SET PROBLEM = Collect every line in the records below that contains the word "down".

TASK INPUTS =
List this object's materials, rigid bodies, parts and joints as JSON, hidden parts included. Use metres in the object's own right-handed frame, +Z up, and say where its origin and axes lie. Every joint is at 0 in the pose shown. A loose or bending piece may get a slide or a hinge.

...

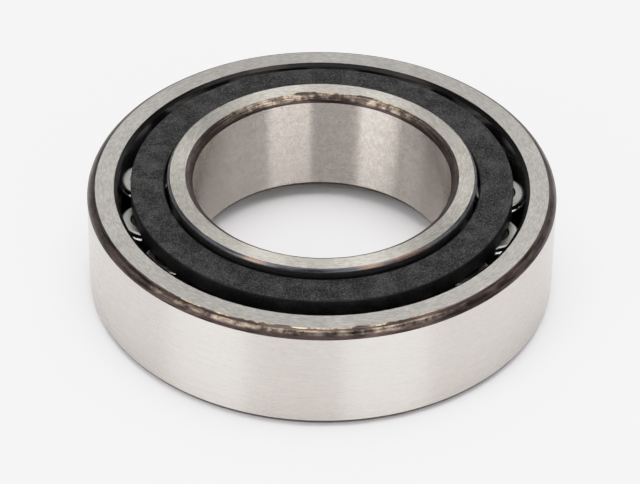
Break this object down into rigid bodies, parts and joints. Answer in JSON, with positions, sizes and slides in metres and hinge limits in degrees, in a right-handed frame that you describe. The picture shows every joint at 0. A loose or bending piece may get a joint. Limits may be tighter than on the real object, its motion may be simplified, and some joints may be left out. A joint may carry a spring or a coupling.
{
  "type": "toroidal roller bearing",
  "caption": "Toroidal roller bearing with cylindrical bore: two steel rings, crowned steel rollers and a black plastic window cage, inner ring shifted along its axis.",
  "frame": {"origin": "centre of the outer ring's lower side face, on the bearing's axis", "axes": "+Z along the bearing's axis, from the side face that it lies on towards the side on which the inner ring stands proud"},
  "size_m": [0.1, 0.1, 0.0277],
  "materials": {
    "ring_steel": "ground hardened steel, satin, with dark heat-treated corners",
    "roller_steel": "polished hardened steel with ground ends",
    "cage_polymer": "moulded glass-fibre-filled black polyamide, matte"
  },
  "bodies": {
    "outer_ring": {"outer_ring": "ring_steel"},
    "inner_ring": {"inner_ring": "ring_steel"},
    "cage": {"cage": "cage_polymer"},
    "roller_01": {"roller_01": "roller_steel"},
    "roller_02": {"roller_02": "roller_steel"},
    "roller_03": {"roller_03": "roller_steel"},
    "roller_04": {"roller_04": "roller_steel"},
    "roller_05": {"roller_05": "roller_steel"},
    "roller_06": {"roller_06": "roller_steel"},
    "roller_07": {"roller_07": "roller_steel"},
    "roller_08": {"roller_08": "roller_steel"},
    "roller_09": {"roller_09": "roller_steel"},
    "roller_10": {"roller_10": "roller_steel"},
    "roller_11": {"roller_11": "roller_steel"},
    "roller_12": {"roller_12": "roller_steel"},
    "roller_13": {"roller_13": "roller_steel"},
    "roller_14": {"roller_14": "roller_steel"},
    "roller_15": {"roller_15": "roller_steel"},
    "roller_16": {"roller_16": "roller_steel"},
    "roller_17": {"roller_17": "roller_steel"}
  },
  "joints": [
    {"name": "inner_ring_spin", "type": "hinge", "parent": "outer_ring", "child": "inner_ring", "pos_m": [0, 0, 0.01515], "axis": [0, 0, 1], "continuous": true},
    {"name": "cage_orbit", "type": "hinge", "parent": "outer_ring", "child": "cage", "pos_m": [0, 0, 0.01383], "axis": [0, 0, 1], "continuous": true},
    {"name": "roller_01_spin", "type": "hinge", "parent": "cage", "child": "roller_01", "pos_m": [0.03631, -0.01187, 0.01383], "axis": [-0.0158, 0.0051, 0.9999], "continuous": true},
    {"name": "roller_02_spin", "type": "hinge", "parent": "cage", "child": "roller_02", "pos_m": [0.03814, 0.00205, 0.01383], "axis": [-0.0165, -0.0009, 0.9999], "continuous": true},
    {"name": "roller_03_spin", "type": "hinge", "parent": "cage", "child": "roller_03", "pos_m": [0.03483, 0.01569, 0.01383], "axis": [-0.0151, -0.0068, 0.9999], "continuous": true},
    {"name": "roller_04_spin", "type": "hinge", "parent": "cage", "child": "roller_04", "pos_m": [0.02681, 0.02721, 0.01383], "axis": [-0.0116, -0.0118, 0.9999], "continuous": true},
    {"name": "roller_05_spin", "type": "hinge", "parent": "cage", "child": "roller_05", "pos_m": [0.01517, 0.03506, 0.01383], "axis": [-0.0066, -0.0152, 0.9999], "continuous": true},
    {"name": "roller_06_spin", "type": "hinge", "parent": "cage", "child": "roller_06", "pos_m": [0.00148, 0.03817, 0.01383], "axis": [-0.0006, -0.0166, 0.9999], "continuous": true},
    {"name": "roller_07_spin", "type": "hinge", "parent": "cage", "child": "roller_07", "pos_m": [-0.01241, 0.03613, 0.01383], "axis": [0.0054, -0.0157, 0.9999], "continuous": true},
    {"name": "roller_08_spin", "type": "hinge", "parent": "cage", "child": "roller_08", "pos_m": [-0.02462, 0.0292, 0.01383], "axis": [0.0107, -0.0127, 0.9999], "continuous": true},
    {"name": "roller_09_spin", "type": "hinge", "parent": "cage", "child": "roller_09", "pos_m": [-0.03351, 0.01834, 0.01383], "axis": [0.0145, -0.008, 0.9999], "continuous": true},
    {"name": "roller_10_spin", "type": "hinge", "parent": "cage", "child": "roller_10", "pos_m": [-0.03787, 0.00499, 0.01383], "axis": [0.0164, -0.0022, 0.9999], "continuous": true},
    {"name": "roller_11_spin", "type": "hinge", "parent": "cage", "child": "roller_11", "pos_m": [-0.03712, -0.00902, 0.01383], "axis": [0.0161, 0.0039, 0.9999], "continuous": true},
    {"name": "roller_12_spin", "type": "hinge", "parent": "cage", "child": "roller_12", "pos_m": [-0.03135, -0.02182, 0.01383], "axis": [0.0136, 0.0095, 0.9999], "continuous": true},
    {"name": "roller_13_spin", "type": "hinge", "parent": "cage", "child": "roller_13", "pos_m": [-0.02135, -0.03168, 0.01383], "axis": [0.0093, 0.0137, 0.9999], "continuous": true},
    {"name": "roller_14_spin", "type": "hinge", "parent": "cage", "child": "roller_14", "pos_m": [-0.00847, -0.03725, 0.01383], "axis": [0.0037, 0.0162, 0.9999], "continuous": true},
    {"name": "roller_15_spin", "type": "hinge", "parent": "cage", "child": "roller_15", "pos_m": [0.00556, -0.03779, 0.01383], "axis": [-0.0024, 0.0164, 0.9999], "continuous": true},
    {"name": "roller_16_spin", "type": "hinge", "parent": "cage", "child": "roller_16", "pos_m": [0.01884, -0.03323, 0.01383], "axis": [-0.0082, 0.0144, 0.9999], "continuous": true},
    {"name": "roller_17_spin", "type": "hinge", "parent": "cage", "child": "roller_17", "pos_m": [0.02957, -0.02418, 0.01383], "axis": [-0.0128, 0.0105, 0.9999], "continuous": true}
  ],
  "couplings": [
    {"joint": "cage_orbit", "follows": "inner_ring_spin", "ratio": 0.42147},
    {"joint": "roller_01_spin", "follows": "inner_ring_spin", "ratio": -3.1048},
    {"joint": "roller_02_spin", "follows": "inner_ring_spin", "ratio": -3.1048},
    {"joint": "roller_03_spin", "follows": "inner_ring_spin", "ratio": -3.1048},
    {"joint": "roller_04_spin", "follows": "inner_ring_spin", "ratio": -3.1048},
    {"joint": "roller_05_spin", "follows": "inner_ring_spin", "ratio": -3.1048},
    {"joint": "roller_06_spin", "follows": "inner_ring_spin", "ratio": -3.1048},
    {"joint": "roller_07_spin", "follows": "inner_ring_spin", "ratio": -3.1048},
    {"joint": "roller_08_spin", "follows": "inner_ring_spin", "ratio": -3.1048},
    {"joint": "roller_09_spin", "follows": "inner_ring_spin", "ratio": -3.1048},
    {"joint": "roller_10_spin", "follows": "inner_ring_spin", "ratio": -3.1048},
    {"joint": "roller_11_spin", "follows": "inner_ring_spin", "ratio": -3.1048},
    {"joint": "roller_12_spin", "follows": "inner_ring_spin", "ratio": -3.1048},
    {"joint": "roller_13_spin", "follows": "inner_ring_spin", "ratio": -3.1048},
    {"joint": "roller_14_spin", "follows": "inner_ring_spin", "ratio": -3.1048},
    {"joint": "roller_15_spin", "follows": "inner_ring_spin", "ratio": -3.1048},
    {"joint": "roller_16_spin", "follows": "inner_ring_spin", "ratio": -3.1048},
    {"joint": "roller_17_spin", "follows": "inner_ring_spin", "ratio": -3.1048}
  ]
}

...

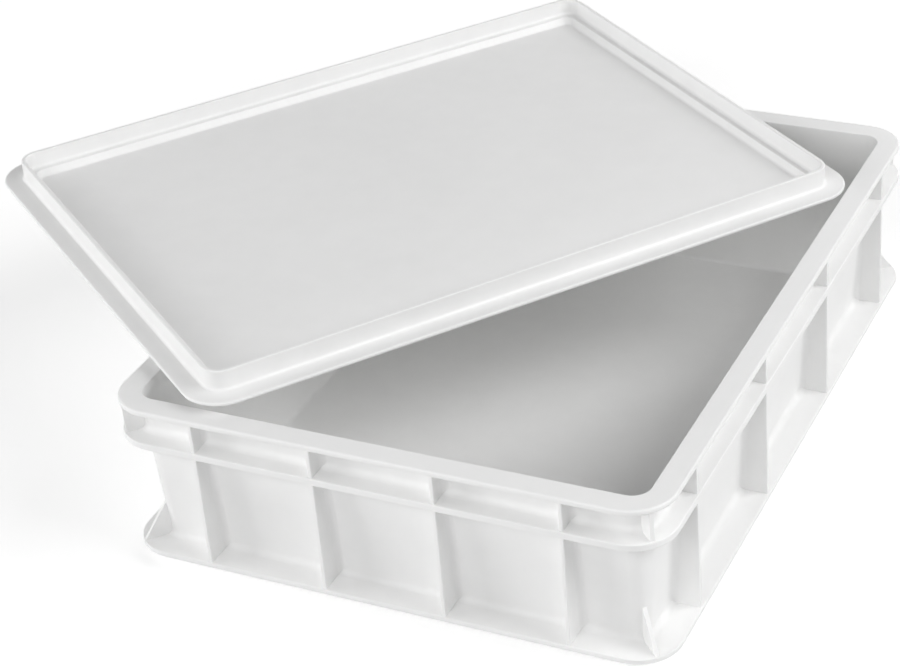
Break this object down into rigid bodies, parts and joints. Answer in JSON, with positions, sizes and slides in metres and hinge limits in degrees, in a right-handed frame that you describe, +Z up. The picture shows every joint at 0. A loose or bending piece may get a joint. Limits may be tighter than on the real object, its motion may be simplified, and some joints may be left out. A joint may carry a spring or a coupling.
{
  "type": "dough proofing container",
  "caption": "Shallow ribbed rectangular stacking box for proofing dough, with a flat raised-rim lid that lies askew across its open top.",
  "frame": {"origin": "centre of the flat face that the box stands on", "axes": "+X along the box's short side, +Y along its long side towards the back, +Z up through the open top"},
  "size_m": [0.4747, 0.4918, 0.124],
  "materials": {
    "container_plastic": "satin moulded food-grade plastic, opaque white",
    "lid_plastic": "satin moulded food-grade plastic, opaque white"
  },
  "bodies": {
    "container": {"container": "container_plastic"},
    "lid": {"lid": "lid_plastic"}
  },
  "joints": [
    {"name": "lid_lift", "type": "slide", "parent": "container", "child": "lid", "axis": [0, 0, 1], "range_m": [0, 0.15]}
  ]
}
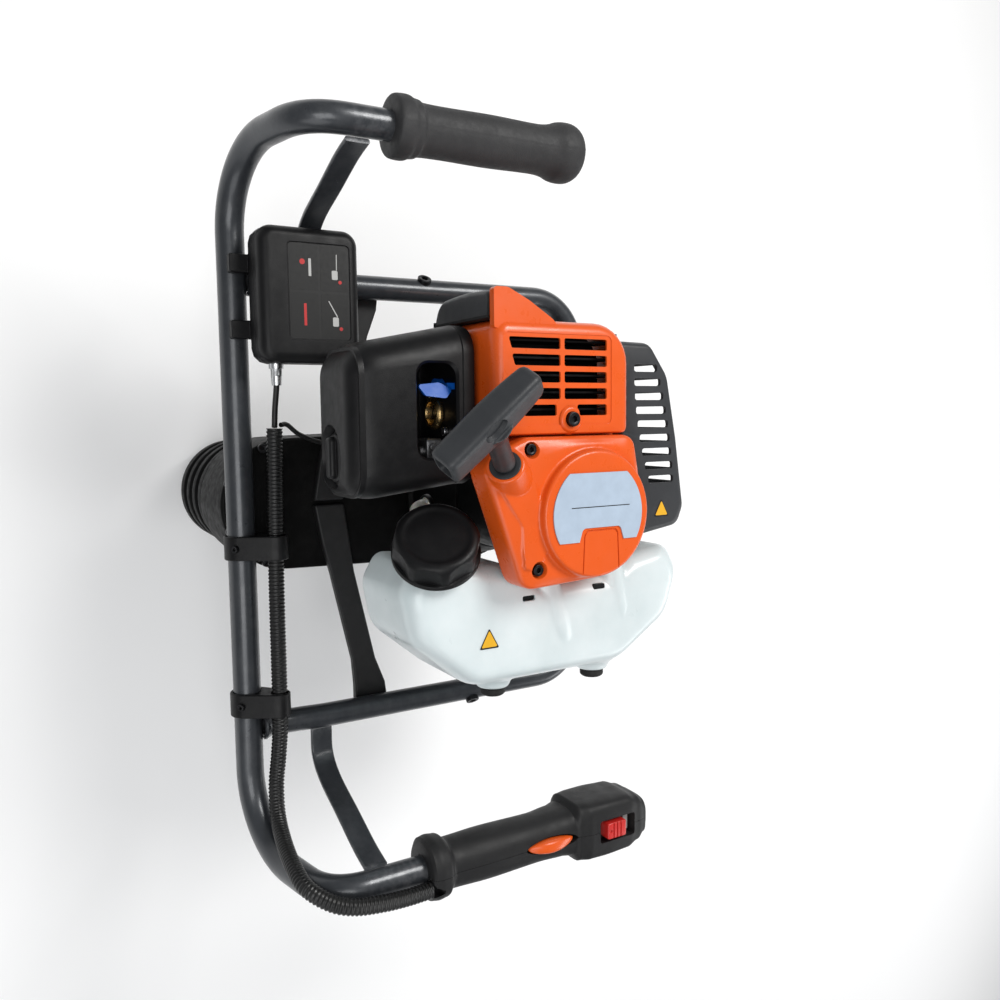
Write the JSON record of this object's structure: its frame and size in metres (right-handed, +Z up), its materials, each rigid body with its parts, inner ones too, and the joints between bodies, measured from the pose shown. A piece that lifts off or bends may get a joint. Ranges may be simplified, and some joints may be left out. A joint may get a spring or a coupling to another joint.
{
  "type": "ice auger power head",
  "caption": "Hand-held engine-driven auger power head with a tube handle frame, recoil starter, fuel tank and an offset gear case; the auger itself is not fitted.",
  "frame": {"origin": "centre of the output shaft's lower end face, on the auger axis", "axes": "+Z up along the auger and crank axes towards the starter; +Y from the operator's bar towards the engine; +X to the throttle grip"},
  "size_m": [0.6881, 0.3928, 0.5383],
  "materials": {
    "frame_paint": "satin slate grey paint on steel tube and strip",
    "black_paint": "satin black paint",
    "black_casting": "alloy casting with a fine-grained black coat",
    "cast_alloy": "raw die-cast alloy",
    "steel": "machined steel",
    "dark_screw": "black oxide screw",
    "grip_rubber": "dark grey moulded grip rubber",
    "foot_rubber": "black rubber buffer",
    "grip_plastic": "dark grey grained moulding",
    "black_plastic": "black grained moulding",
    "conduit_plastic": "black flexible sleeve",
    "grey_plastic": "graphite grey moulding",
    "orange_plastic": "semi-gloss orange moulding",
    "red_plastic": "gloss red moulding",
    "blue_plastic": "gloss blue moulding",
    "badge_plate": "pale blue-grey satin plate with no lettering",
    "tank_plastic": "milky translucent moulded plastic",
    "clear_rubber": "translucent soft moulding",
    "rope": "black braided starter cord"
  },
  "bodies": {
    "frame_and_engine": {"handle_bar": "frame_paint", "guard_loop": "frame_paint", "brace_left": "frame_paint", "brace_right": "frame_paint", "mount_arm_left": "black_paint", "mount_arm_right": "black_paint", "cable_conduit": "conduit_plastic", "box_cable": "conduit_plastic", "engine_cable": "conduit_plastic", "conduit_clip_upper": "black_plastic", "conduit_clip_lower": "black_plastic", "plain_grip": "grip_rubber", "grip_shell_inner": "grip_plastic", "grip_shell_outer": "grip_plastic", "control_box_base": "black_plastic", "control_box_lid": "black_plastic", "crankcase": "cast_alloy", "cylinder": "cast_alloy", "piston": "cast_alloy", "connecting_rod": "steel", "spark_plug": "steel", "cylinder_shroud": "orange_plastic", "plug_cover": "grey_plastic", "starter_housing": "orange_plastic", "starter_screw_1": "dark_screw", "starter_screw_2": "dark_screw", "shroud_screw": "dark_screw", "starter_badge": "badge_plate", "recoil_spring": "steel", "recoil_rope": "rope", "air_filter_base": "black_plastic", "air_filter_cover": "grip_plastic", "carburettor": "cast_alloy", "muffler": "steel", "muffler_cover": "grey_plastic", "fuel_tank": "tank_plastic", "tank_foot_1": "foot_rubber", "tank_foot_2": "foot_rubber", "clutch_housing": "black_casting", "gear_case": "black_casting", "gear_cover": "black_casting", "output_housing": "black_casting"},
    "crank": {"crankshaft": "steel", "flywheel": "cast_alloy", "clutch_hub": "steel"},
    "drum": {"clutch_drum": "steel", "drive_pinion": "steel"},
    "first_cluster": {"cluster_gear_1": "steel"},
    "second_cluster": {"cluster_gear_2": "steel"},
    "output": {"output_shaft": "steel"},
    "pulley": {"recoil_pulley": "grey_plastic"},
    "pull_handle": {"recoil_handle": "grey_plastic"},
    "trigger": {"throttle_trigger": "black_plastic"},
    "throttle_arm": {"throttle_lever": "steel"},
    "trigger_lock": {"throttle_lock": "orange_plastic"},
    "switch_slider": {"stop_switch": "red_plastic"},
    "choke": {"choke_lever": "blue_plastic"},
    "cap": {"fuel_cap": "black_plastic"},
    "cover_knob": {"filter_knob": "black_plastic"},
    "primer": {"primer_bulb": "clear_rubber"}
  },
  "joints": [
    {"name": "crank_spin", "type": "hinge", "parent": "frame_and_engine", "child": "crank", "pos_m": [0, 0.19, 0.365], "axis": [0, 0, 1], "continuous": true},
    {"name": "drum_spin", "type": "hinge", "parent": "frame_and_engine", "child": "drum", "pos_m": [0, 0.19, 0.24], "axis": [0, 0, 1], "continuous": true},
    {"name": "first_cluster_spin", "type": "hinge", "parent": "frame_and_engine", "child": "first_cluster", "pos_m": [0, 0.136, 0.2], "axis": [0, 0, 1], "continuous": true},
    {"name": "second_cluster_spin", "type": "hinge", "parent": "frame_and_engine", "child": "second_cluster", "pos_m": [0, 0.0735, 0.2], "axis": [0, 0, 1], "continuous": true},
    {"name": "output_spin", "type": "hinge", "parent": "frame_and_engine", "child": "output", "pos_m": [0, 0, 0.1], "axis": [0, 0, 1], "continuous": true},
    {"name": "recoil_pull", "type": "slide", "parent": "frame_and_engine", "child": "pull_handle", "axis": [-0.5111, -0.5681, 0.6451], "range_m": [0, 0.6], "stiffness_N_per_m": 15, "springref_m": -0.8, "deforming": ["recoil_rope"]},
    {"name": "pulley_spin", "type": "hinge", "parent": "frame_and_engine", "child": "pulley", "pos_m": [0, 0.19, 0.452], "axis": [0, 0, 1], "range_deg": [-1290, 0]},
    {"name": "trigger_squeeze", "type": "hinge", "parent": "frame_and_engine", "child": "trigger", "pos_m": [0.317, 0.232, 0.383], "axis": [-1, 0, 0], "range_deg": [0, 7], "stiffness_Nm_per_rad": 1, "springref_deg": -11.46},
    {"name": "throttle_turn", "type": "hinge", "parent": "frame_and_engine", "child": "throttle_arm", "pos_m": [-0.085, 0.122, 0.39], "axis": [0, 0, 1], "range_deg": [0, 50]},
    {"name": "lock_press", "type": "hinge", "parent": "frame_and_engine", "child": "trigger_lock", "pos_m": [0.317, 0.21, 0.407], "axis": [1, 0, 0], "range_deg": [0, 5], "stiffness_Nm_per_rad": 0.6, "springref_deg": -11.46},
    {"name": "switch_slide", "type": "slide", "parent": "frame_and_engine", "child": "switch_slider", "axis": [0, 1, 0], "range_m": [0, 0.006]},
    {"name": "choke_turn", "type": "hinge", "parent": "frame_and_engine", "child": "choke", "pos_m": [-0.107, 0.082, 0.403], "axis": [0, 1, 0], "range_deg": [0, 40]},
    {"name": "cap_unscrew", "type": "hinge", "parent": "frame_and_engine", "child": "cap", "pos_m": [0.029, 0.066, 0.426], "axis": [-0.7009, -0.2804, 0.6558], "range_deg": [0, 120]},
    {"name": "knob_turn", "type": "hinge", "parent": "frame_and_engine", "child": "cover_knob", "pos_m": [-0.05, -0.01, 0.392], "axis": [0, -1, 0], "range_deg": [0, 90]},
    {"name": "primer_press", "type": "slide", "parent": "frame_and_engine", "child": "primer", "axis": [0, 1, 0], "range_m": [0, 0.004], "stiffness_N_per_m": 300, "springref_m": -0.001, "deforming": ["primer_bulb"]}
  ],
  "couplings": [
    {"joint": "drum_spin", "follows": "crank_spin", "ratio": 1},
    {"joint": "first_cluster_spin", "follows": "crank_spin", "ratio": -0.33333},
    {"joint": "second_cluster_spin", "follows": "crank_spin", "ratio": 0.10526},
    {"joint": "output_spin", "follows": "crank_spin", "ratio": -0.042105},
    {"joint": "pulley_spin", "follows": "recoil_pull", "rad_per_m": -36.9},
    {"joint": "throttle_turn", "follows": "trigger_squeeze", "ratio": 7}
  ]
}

RESPONSE BELOW =
Break this object down into rigid bodies, parts and joints. Answer in JSON, with positions, sizes and slides in metres and hinge limits in degrees, in a right-handed frame that you describe. The picture shows every joint at 0. A loose or bending piece may get a joint. Limits may be tighter than on the real object, its motion may be simplified, and some joints may be left out. A joint may carry a spring or a coupling.
Break this object down into rigid bodies, parts and joints. Answer in JSON, with positions, sizes and slides in metres and hinge limits in degrees, in a right-handed frame that you describe, +Z up. The picture shows every joint at 0. A loose or bending piece may get a joint. Limits may be tighter than on the real object, its motion may be simplified, and some joints may be left out. A joint may carry a spring or a coupling.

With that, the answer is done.